Michele Sorice is Professor of Democratic Innovations, of Media Studies and of Political Sociology at LUISS University, where he is also director of the Centre for Conflict and Participation Studies.



[1] Christian Fuchs (2014, 14) correctly notes that “the role of mediatization, ICTs and knowledge work in contemporary capitalism was anticipated by Marx’s focus on the general intellect”.

[2] Johan Hartle (2017), studying the political ontology of Lukàcs and Debord, analyses the process of reification as a form of structural de-politicisation.

[3] In many fields of social life, the concept of efficiency has been supported by the rhetoric on “meritocracy”, coherently functional to the neoliberal project (see Littler 2017).

[4] The selectorate is the set of individuals that can choose a candidate (as in the case of the primaries) or elect him/her (in the case of an electoral procedure). The selectorate goes from a maximum (when it totally overlaps with the electorate) to a minimum (when it concerns only a power oligarchy or, indeed, the only leader). The selectorate of “open” primaries is theoretically the entire electorate (the practice is very different for a number of reasons); what decides candidates in an electoral system with blocked lists and without preferences is instead constituted by a small elite or by the sole party leader.

[5] Theoretically, anyway, there would be some differences between platform and digital party, even if in the current political debate, the two expressions are usually overlapped. We can simplistically say that a platform party is always digital whilst a digital party is not necessarily platform.

[6] See: https://liquidfeedback.org/ on the experiences of the Pirate Parties across Europe. There are also some connections between liquid democracy and the idea of liquid modernity (Bauman 1999).

[7] The DSA constitutes an interesting example of the merging of two workplaces: the web (as a space of struggle) and the local communities (through the “community chapters”) as a site of proposal and organisation.

[8] Our analysis only takes into account the possibility of the different dimensions. No analysis has been conducted on their effective achievement.

[9] This part has been realised treating the parties’ organisational documents as political discourse and using a simplified form of Evaluative Assertion Analysis. Due to the limited presence of the discourse “on digital”, the semantic evaluation differentials are not discriminatory. This is, anyway, an important outcome, even if not as expected.

[10] This fact is even more contradictory considering that the Democratic Party (directly or through initiatives promoted by their MPs) was one of the first to launch some pioneering web-based platforms of participation. Other Italian experiences of the use of digital platforms are those of the small Pirate Party and of Five-Star Movement: this article, anyway, focuses only on parties coming from or belonging to the socialist tradition.

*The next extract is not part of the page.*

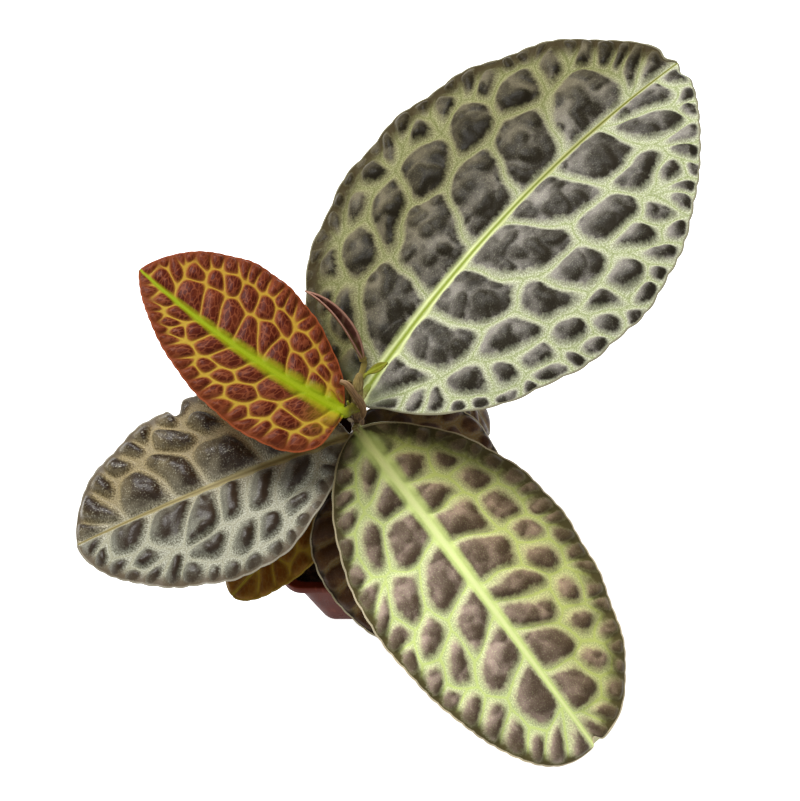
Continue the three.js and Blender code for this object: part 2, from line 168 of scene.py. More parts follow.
# Each leaf, as in the solids. node is its height on the stem, and rib the midrib's half width at the base.
# arch and bow bend the midrib up and sideways. roll, fold and droop turn, fold and bend the blade.
# left and right: a half's width, where it is widest, and the powers that round its base and its tip.
# rows: (share across, islands), which slant leans to the tip. band is the net's half width, dome its depth.
# grid: (steps along, steps across), multiples of COARSE. lump: size of the lumps on an island.
# nicks: (side, place, width, depth). dents: (end, place across, width, depth).
# shade: the way along and across that the painted light falls, for the painted light and shade on the lumps'
# flanks.
LEAVES = [SimpleNamespace(**(COMMON | own)) for own in (
    dict(
        name="leaf_large_back_right", node=151, seed=12, rib=1.9, slot="leaf_silver",
        base=(-6.6, 9.1, 154.5), tip=(125, 135.3, 215), arch=5, bow=7, roll=-8, fold=8, droop=0.12,
        left=(76, 0.48, 0.38, 0.53), right=(75.5, 0.47, 0.47, 0.68), slant=0.6, wave=1.2, waves=6,
        rows=((0.25, 8), (0.56, 9), (0.79, 14), (0.945, 24)),
        rows_left=((0.28, 7), (0.64, 9), (0.86, 16), (0.965, 30)),
        band=2.3, dome=2.3, grid=(330, 246), lump=(7, 8), lump_rise=1.2, shade=(0.1, -1),
        scallop=0.7, scallops=24, dents=((0, -4, 5, -2.5), (0, 8, 6, -1.5), (1, 5, 4, 3), (1, -5, 4, 3)),
    ),
    dict(
        name="leaf_long_front_right", node=145, seed=23, rib=1.45, slot="leaf_green",
        base=(-9.1, -2.6, 148), tip=(87.1, -114.2, 85), arch=6, bow=-1, fold=6, droop=0.12,
        left=(50, 0.5, 0.61, 0.36), right=(44.5, 0.46, 0.54, 0.38), slant=0.45, wave=1, waves=6,
        rows=((0.28, 8), (0.66, 9), (0.9, 18)), rows_left=((0.28, 10), (0.67, 12), (0.91, 22)),
        band=2.3, dome=1.8, grid=(330, 216), lump=(6.5, 7), lump_rise=0.5, shade=(0.8, 0.4),
        scallop=0.4, scallops=26, dents=((1, 2.0, 1.6, 3.2),),
    ),
    dict(
        name="leaf_left", node=139, seed=37, rib=1.6, slot="leaf_grey",
        base=(-12.1, -3.2, 143), tip=(-122.4, -43.3, 125), arch=4, fold=12, droop=0.12,
        left=(44, 0.45, 0.85, 0.56), right=(41.5, 0.48, 0.6, 0.5), wave=1, waves=5,
        rows=((0.3, 6), (0.72, 8), (0.92, 15)), rows_left=((0.3, 8), (0.72, 10), (0.93, 17)),
        band=2.2, dome=2.8, grid=(270, 198), lump=(7, 9), lump_rise=1.1, shade=(-1, 0.3),
        scallop=0.5, scallops=18, nicks=((-1, 0.42, 0.022, 5.0), (-1, 0.3, 0.01, 1.5)),
    ),
    dict(
        name="leaf_red_back_left", node=156, seed=43, rib=2.0, slot="leaf_red",
        base=(-14.5, -2, 162), tip=(-94.6, 46.6, 190), arch=0, bow=3.5, fold=6, droop=0.12,
        left=(28.5, 0.26, 0.2, 0.75), right=(37, 0.57, 0.6, 0.52), wave=0.6, waves=5,
        rows=((0.27, 11), (0.6, 13), (0.84, 21)),
        band=1.25, dome=1.2, grid=(270, 204), lump=(2.6, 11), lump_rise=0.16, scallops=22,
    ),
    dict(
        name="leaf_rolled", node=164, seed=53, slot="leaf_maroon",
        base=(-6.2, 16.5, 171), tip=(-28.6, 35, 192), arch=3, bow=-2, roll=-8, fold=72, droop=0,
        left=(6.5, 0.36, 0.7, 0.9), right=(6.5, 0.36, 0.7, 0.9), slant=0.4, wave=0, waves=1, rows=((0.5, 4),),
        band=0.9, dome=0.25, grid=(90, 48), lump=(2, 8), lump_rise=0.05, scallop=0.1, scallops=9,
    ),
    dict(
        name="leaf_low_right", node=122, seed=61, slot="leaf_dark",
        base=(-5.0, 6.2, 131.5), tip=(52.6, 0.6, 105), arch=4, fold=10,
        left=(23, 0.5, 0.34, 0.55), right=(19, 0.5, 0.6, 0.55), wave=0.6, waves=4,
        band=1.6, dome=1.3, grid=(132, 90), lump=(4.5, 5), lump_rise=0.3, scallops=10, dents=((0, 6, 5, -4),),
    ),
    dict(
        name="leaf_low_olive", node=99, seed=71, slot="leaf_olive",
        base=(-13.4, -1.9, 104), tip=(-64, -51, 87), arch=3, fold=5,
        left=(17, 0.5, 0.6, 0.45), right=(21, 0.5, 0.6, 0.45), wave=0.6, waves=4,
        band=1.5, dome=1, grid=(150, 96), lump=(4, 4.5), lump_rise=0.25, scallops=12,
    ),
    dict(
        name="leaf_low_front", node=112, seed=85, slot="leaf_dark",
        base=(-10, -6, 117), tip=(9, -71, 82), arch=6, fold=8,
        left=(21, 0.5, 0.6, 0.55), right=(28, 0.42, 0.6, 0.65), wave=0.9, waves=5,
        band=1.6, dome=1.3, grid=(150, 102), lump=(4.5, 5), lump_rise=0.3, scallop=0.4, scallops=12,
    ),
    dict(
        name="leaf_low_back", node=95, seed=97, rib=1.1, slot="leaf_dark",
        base=(22, 48, 99), tip=(52.5, 43, 60), arch=16.5, fold=6,
        left=(12, 0.6, 0.8, 0.5), right=(8.5, 0.68, 0.9, 0.45), slant=0.4, wave=0.5, waves=3,
        rows=((0.28, 5), (0.7, 6)),
        band=1.3, dome=1, grid=(120, 60), lump=(4, 5), lump_rise=0.25, scallop=0.4, scallops=9,
    ),
    dict(
        name="leaf_bud", node=168, seed=101, rib=0.7, slot="leaf_bud",
        base=(-4.2, 10.6, 170.5), tip=(3.6, 12.6, 175), arch=0, fold=14, droop=0,
        left=(2, 0.5, 0.7, 0.7), right=(2, 0.5, 0.7, 0.7), slant=0.3, wave=0, waves=1, rows=((0.5, 2),),
        band=0.5, dome=0.1, grid=(48, 24), lump=(1, 2), lump_rise=0.02, scallop=0, scallops=1,
    ),
)]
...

[11] Some prejudices on Marx’s work (see Eagleton 2011) are probably present also in many “post-marxist” political parties.

[12] This type of movement is also playing an important role in “re-politicising the institutional politics”. In this perspective, for example, we can interpret the recent action at European Ombudsman, activated by Stop-TTIP and No-Ceta activists, who have also played an information role for the European Parliament. An innovative case of “re-politicisation” of the representation promoted by social movements with an impact on parliamentary institutions.